_Work required_:
Reproduce exactly the lines from the line with "Write the OpenSCAD" through the line with "the -Y side.", both included, and no other lines.

--- Begin Dataset excerpts ---

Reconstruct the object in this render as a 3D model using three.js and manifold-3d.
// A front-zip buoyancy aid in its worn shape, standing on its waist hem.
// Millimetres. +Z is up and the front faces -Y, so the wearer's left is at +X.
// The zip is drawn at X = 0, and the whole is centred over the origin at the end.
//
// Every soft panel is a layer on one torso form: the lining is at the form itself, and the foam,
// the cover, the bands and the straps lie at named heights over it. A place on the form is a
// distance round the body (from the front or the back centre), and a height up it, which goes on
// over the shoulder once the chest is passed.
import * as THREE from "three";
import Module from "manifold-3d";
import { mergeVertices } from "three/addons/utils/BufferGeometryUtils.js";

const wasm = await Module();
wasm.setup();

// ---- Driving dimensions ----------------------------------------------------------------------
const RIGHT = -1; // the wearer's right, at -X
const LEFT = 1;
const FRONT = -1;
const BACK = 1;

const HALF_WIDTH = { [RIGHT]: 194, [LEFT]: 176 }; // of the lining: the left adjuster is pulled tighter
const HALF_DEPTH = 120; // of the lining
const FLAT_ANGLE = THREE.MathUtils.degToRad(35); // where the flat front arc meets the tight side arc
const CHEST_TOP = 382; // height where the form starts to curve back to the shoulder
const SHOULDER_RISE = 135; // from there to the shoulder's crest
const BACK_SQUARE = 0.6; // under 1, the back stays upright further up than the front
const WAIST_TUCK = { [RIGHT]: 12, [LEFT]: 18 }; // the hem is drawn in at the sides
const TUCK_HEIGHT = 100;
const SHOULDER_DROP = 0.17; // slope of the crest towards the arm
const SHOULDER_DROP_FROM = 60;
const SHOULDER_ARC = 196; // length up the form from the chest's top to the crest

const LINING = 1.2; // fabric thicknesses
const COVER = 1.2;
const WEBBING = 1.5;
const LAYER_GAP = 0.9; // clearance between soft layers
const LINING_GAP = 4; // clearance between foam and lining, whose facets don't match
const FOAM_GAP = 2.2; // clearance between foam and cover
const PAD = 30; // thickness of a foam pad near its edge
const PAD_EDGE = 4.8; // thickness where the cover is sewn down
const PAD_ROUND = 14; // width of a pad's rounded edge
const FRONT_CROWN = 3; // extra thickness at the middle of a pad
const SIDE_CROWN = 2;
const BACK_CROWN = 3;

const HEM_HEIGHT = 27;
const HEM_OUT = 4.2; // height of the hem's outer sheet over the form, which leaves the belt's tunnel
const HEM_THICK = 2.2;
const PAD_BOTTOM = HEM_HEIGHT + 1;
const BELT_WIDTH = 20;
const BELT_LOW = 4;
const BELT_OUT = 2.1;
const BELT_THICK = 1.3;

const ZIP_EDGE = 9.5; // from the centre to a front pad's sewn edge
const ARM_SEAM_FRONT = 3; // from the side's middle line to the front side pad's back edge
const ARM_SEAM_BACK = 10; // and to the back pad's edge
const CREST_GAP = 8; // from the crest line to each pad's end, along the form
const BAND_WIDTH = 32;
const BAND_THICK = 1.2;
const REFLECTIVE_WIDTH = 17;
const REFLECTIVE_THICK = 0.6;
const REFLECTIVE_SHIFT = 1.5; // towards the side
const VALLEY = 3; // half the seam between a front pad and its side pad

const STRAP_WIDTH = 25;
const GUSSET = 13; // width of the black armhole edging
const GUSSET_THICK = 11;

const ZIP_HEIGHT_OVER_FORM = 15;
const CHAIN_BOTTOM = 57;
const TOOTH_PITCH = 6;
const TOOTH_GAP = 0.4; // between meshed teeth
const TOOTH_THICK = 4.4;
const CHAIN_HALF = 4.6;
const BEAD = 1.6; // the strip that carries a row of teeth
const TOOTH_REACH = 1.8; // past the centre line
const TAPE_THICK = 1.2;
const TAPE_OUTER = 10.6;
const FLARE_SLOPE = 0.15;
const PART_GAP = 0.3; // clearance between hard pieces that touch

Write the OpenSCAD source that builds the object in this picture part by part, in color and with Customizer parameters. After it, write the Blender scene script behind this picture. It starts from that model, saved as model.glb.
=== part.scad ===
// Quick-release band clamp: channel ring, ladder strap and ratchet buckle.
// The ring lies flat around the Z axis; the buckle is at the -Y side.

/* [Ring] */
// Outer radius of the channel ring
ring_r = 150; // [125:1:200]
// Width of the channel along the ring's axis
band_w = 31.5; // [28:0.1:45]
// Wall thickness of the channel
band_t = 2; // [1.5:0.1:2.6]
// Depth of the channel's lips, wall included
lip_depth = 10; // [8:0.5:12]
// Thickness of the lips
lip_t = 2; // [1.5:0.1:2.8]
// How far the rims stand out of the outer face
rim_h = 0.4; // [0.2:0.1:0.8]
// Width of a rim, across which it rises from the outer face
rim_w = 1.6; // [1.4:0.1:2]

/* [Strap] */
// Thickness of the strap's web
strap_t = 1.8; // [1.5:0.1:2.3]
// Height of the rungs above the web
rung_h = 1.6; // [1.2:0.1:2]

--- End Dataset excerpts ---
--- Begin Dataset excerpts ---

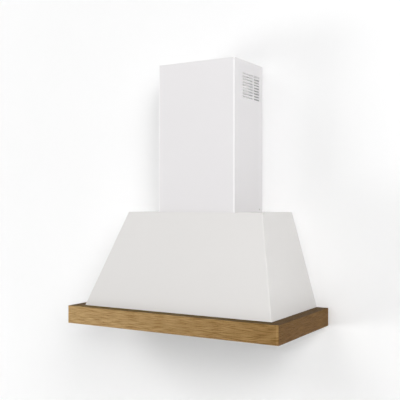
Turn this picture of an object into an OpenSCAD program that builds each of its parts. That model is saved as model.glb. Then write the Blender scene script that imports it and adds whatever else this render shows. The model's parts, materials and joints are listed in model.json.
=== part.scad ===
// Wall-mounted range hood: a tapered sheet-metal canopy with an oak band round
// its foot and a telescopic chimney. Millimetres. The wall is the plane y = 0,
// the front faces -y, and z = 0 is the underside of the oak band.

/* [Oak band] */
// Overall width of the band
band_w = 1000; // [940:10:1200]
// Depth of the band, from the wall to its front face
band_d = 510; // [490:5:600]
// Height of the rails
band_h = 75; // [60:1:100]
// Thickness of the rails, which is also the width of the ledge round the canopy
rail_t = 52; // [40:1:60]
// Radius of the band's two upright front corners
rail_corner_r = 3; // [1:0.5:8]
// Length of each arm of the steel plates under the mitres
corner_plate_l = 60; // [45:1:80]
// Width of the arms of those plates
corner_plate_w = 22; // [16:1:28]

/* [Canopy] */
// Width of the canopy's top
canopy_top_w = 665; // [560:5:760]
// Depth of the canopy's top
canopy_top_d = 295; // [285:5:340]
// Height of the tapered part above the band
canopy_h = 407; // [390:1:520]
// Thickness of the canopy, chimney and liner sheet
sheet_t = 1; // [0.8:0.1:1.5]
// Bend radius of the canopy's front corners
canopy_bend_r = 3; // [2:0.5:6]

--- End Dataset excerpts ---

_Problem solution_:
Write the OpenSCAD source that builds the object in this picture part by part, in color and with Customizer parameters. After it, write the Blender scene script behind this picture. It starts from that model, saved as model.glb.
=== part.scad ===
// Quick-release band clamp: channel ring, ladder strap and ratchet buckle.
// The ring lies flat around the Z axis; the buckle is at the -Y side.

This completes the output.